The economy grew by 0.5 per cent in October after contracting the previous month when an extra Bank Holiday for the Queen’s funeral suppressed growth.

The modest return to month-on-month growth in gross domestic product, the main measure of economic output, followed contractions of 0.1 per cent in August and 0.6 per cent in September. Economists had forecast growth of 0.4 per cent in October.

The October reading is likely to determine whether the UK is in recession or not. GDP fell by 0.2 per cent in the third quarter of the year. Economists expected it to contract again in the present quarter, meeting the criteria for a technical recession — two quarters of negative growth.

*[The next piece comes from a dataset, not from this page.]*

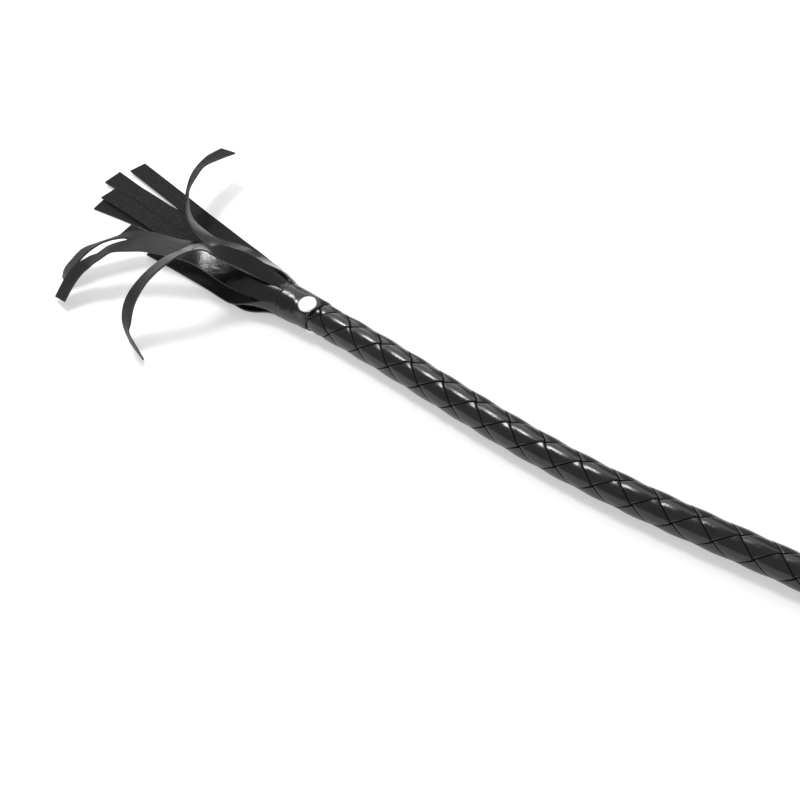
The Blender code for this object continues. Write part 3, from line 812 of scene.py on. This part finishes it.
def build_falls():
    """Falls cut round the mouth, which start with its curve, then those that end the fan."""
    for name, (degrees, (low, high), depth, points) in RING_FALLS.items():
        centre = (low + high) / 2.0
        angle = math.radians(centre)
        radii = [collar_radius(s, centre) - depth - SHEET / 2.0 for s in (COLLAR_MOUTH, MOUTH)]
        radii[1] += MOUTH_BULGE.get(name, 0.0)
        root = [(s, r * math.cos(angle), r * math.sin(angle), 0.0)
                for s, r in zip((COLLAR_MOUTH - ROOT_GAP, MOUTH), radii)]
        side = Vector((0.0, -math.sin(angle), math.cos(angle)))
        turn = degrees - centre
        route = [(s, y, z, twist + turn * smoothstep(-s, -MOUTH, TURNED_AT))
                 for s, y, z, twist in spread_points(name, points)]
        curve = spline_points(root + route, 10)
        half = radii[0] * math.radians(high - low) / 2.0
        build_strip(name, curve, side, radii[1], half, FALL_WIDTH)
    for name, points in FAN_FALLS.items():
        curve = spline_points([(*p, 0.0) for p in points], 10)
        build_strip(name, curve, Vector((0.0, 1.0, 0.0)), None, FAN_FALL_WIDTH / 2.0,
                    FAN_FALL_WIDTH)


# Rivet and butt

def rivet_frame():
    """Place of the rivet: X of its profile runs up its leaning axis."""
    turn = Matrix.Rotation(math.radians(RIVET_LEAN), 4, "X")
    upright = Matrix.Rotation(math.radians(-90.0), 4, "Y")
    place = Vector((station_to_x(0.0), RIVET_SIDE, 0.0)) * MM
    return Matrix.Translation(place) @ turn @ upright


def build_rivet():
    profile = [(8.28, 0.0), (8.28, 1.2), (8.25, 2.3), (8.20, 3.0), (8.16, 3.3), (8.18, 3.5),
               (8.15, 3.9), (8.07, 4.25), (7.96, 4.45), (7.85, 4.5), (7.4, 4.5), (7.4, 0.0)]
    cap = lathe_object("rivet_cap_domed", profile)
    cap.data.transform(rivet_frame())
    finish_piece(cap, [NICKEL], "crop", ["rivet_cap"])
    back = [(7.35, 0.0), (7.35, 1.5), (-7.7, 1.5), (-7.9, 1.7), (-7.95, 2.4), (-8.05, 2.6),
            (-8.2, 2.55), (-8.33, 2.3), (-8.4, 1.7), (-8.4, 0.0)]
    base = lathe_object("rivet_post", back)
    base.data.transform(rivet_frame())
    finish_piece(base, [NICKEL], "crop", ["rivet_base"])


def rounded(x, radius, size, steps):
    """Points of a rounded corner, from the end face to the side."""
    points = []
    for i in range(steps + 1):
        angle = math.radians(90.0 * i / steps)
        points.append((x - size + size * math.cos(angle), radius - size + size * math.sin(angle)))
    return points


def build_butt():
    edge = rounded(0.0, REST_RADIUS, CAP_ROUNDING, 8)
    profile = [(0.0, 0.0)] + edge
    profile += [(-8.6, 9.3), (-8.8, 9.05), (-9.3, 9.05), (-9.5, 9.3), (-11.35, 9.3),
                (-11.65, 9.1), (-11.65, 7.6), (-15.6, 7.6), (-15.6, 2.9), (-4.6, 2.9),
                (-4.6, 0.0)]
    finish_piece(lathe_object("butt_cap_moulded", profile), [PLASTIC], "crop",
                 ["butt_cap"])
    rings = [(-12.0, 8.0), (-12.0, 8.8), (-12.3, 9.1), (-13.6, 9.1), (-13.9, 8.85),
             (-14.4, 8.85), (-14.7, 9.1), (-31.3, 9.1), (-31.6, 8.85), (-32.1, 8.85),
             (-32.4, 9.1), (-33.7, 9.1), (-34.0, 8.8), (-34.0, 8.0)]
    finish_piece(lathe_object("butt_ferrule_ringed", rings), [NICKEL], "crop",
                 ["butt_ferrule"])


def paint_kept_nodes():
    """Inside pieces keep their CAD shape and get a better material."""
    for node, material in (("core_rod", FIBRE), ("core_sleeve", FILLER), ("tip_plug", PLUG),
                           ("butt_binding", THREAD)):
        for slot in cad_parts[node].material_slots:
            slot.material = material


# Stage, light and camera

def build_floor():
    mesh = bpy.data.meshes.new("floor")
    size = FLOOR_HALF
    z = -REST_RADIUS * MM - FLOOR_GAP
    mesh.from_pydata([(-size, -size, z), (size, -size, z), (size, size, z), (-size, size, z)],
                     [], [(0, 1, 2, 3)])
    floor = bpy.data.objects.new("floor", mesh)
    m = Nodes("floor_paper")
    m.set(Base_Color=(0.90, 0.90, 0.90, 1.0), Roughness=0.9, Specular_IOR_Level=0.1,
          Emission_Color=(1.0, 1.0, 1.0, 1.0), Emission_Strength=0.45)
    mesh.materials.append(m.material)
    bpy.context.scene.collection.objects.link(floor)


def build_world():
    world = bpy.data.worlds.new("studio")
    world.use_nodes = True
    background = world.node_tree.nodes["Background"]
    background.inputs["Color"].default_value = (1.0, 1.0, 1.0, 1.0)
    background.inputs["Strength"].default_value = WORLD_STRENGTH
    bpy.context.scene.world = world


def add_softbox(name, place, aim_x, size, power):
    data = bpy.data.lights.new(name, "AREA")
    data.shape = "RECTANGLE"
    data.size, data.size_y = size
    data.energy = power
    lamp = bpy.data.objects.new(name, data)
    lamp.location = place
    towards = Vector((aim_x, 0.0, 0.0)) - Vector(place)
    lamp.rotation_euler = towards.to_track_quat("-Z", "Y").to_euler()
    bpy.context.scene.collection.objects.link(lamp)


def build_camera():
    azimuth, elevation = math.radians(CAMERA_AZIMUTH), math.radians(CAMERA_ELEVATION)
    back = Vector((math.sin(azimuth) * math.cos(elevation),
                   -math.cos(azimuth) * math.cos(elevation), math.sin(elevation)))
    data = bpy.data.cameras.new("camera")
    data.lens = CAMERA_LENS
    data.sensor_width = 36.0
    data.shift_x, data.shift_y = CAMERA_SHIFT
    data.clip_start, data.clip_end = 0.01, 50.0
    camera = bpy.data.objects.new("camera", data)
    camera.location = Vector(CAMERA_TARGET) + back * CAMERA_DISTANCE
    camera.rotation_euler = back.to_track_quat("Z", "Y").to_euler()
    bpy.context.scene.collection.objects.link(camera)
    bpy.context.scene.camera = camera


build_camera()
build_floor()
build_world()
for softbox in SOFTBOXES:
    add_softbox(*softbox)
for strand in range(3):
    build_strand(f"braid_left_{strand + 1}", strand, 1)
    build_strand(f"braid_right_{strand + 1}", strand, -1)
build_collar()
build_fan()
build_falls()
build_rivet()
build_butt()
paint_kept_nodes()
bpy.context.scene.view_settings.view_transform = "Standard"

Yael Selfin, chief economist at KPMG, said: “While GDP rose by 0.5 per cent in October, driven in part by the weaker September as a result of the additional bank holiday, we expect it to fall in the final two months of the year.”

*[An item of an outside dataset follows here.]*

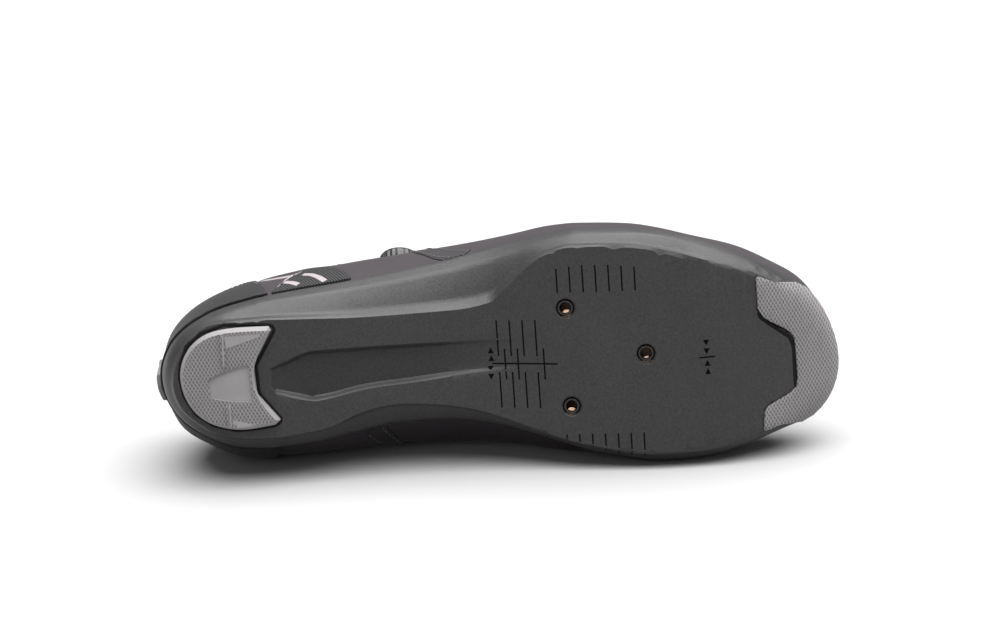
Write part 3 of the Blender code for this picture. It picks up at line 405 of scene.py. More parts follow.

Jeremy Hunt, the chancellor, said: “While today’s figures show some growth, I want to be honest that there is a tough road ahead. Like the rest of Europe, we are not immune from the aftershocks of Covid-19, Putin’s war and high global gas prices.”

In the three months to October, GDP fell by 0.3 per cent compared with the three months to July 2022. The Office for Budget Responsibility estimates the country is already in a recession that will wipe out eight years of growth in living standards.

The official forecaster said it expected the downturn to last just over a year, knocking 2 per cent off the size of the economy. The OBR has warned that such a decline would result in about a third of the depth of the recession that followed the financial crisis in 2008. This is set to be driven by a dramatic fall in living standards as inflation wears away the value of pay packets.

Disposable incomes, after adjusting for inflation, will fall by 4.3 per cent in 2022-23, which would be the largest fall since records began in the Fifties. It is set to be followed by the second largest fall — in 2023-24 — of 2.8 per cent.

“The squeeze on real incomes, rise in interest rates and fall in house prices all weigh on consumption and investment,” the OBR said.

As a result, it expects another 505,000 people will enter the unemployment register, pushing the jobless rate from its present level of 3.6 per cent to 4.9 per cent by the third quarter of 2024.

The expected downturn will be prompted by the cost of living crisis, economists have warned. Households have reigned in spending after inflation, which is at its highest level in more than four decades, eroded the value of their incomes. The consumer prices index (CPI) is thought to have peaked at 11.1 per cent in October, when households received their winter energy bills.

Samuel Tombs, chief UK economist at Pantheon Macroeconomics, said: “Consumer-facing sectors have continued to struggle; output in the distribution sector was 14 per cent lower than in January 2020 and 3.3 per cent lower than at the start of the year, despite rising by 1.9 per cent month-to-month in October.

“In addition, output in the hotels and restaurants sector was 1.8 per cent below its July 2022 peak, despite increasing by 0.6 per cent month-to-month. The rebound in GDP in October also was assisted by a 1.3 per cent rise in output in the health sector, which partly reflected the rollout of Covid booster jabs to vulnerable groups.”